Take Nadine and Jacoby for instance: for me, a scene where the two reunite with their completely bonkers soulmate (Nadine now owns a drape shop where she runs drapes silently via a computer, back and forth across a display of one of Jacoby’s golden shovels) was one of the funniest in the episode. But it didn’t so much as propel the episode forward, but rather slowing it down to the pace of the somniferous songs that often end each one at the Roadhouse. This isn’t necessarily a problem, though I certainly have found myself more viscerally engaged with the beginnings of episodes and more a weird combination of amused, moved, and bored by the endings.

When the episode shifts to Twin Peaks, we see Norma and Ed having a lovely dinner at the Double R Diner — before a big bomb is dropped; another man enters, then gives Norma a kiss; indeed she and Ed are not together. Rather, she seems to have a romantic attachment to this man who’s capitalizing on cheapening her superlative pies. For, it turns out that the Double R is now a franchise, and this man is not only ruining the future she was always supposed to have with Big Ed, but also ruining the very dish that defines o.g.
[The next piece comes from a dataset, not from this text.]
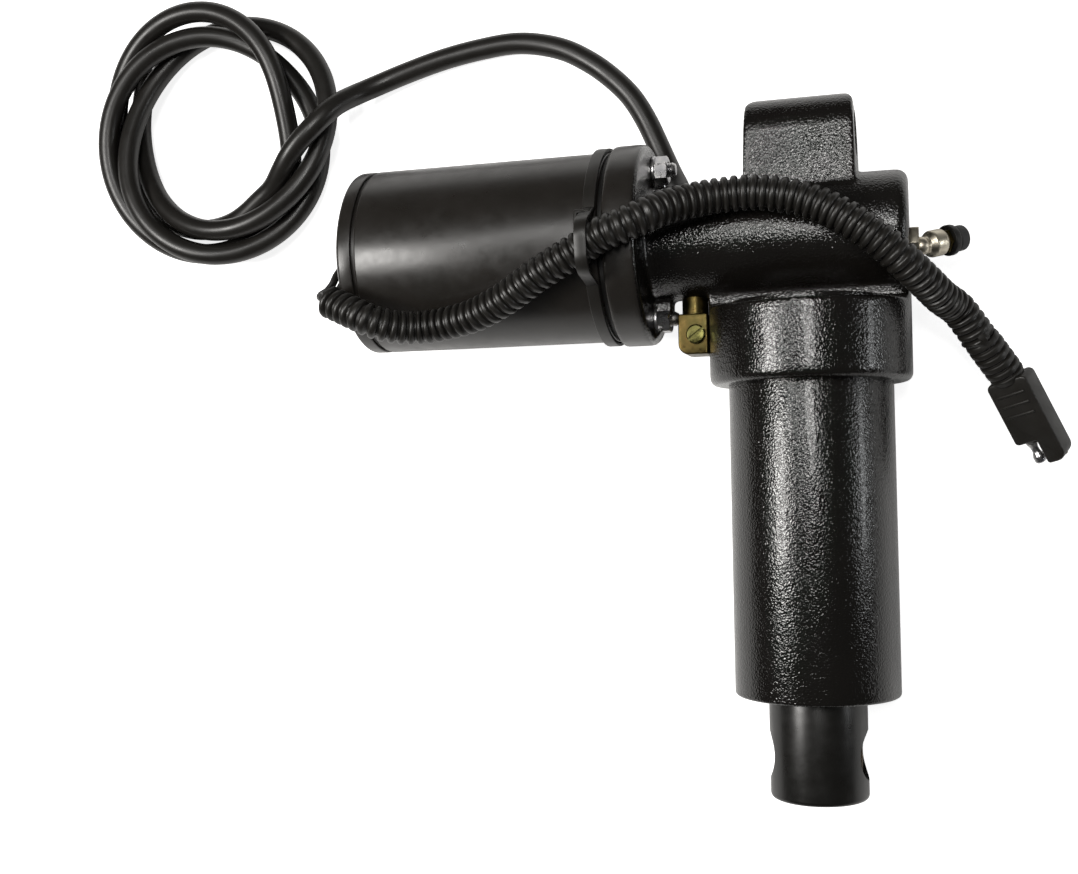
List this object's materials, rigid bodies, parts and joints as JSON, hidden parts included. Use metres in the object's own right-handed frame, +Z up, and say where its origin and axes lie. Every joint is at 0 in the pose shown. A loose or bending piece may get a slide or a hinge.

Twin Peaks. As it is with everything in The Return, the idea that the not-actually-that idyllic life on view in the original has been flattened into an alienating American nightmare is infused in this long narrative about the corner-cutting franchise pies. We’re teased with what could have been, but Big Ed and Norma are quickly separated by the episode into their respective sad alternatives: Big Ed closes out the episode by sipping soup for way too long at his gas station, looking dejectedly out at the world that hasn’t done much for him. (This, incidentally, comes right after we see James Hurley singing “Just You and I” — with the original audio, with the voices of Sheryl Lee and Lara Flynn Boyle — at the Roadhouse, in a moment that couldn’t be more heavily weighed down by the shards of romantic dreams.)

Audrey, by the way, is now sobbing and questioning who she is, in the same room as in the previous episode, with her husband, Charlie. “Now, are you going to stop playing games or do I have to end your story, too?” The fact that she hasn’t appeared outside this room, that she seemingly doesn’t know where the Roadhouse is, and that her husband says this very bizarre thing about “ending” her “story” makes it seem like she may not exactly be on our plane of existence as the other Twin Peaks-ers?

As I’ve said before, some of the series’ most profound moments are in the showcasing of the humanity of the old series’ aging characters against the alienating landscape of a country driven by consumerist change and the rapid obsolescence. And so, I sometimes wish that these episodes would be structured differently — so we could feel this even more keenly. Each time we see an old character, a certain history makes them automatically somewhat poignant, and Lynch really draws on that in his systematic genre of nostalgia-bursting. However, the episodes would benefit every so often from staying in one place. (The sustained narrative of Episode 8 was one of the things that made it so stunning.) If we had a whole episode with Dougie, then a whole episode in Twin Peaks, Lynch could still be just as withholding and alienating, while also providing a dramatic structure wherein the randomized images of life-worn characters being sadder than they used to be build through repetition. (I do think that watching this straight through, in one trying 18-hour sitting, would help immensely, and ultimately have that same effect; but such is not the way it’s presented.)

Alas, the most propulsive — and here, visually interesting — moments of this episode came towards the beginning, drawing on the opposite poles of Dougie and Mr. C. One is a very passive force of good, the other, a brutally active force of evil. Such glaring and fallacious moral polarity is almost never interesting, but when it’s presented within the context of the most pathetic suburban life imaginable, or within the context of an otherworldly arm wrestling match, and then all couched within a show that’s also about the lives of much murkier characters just trying to get through life and occasionally bump into random moments of happiness, it turns out “good” v “evil” can be pretty gripping.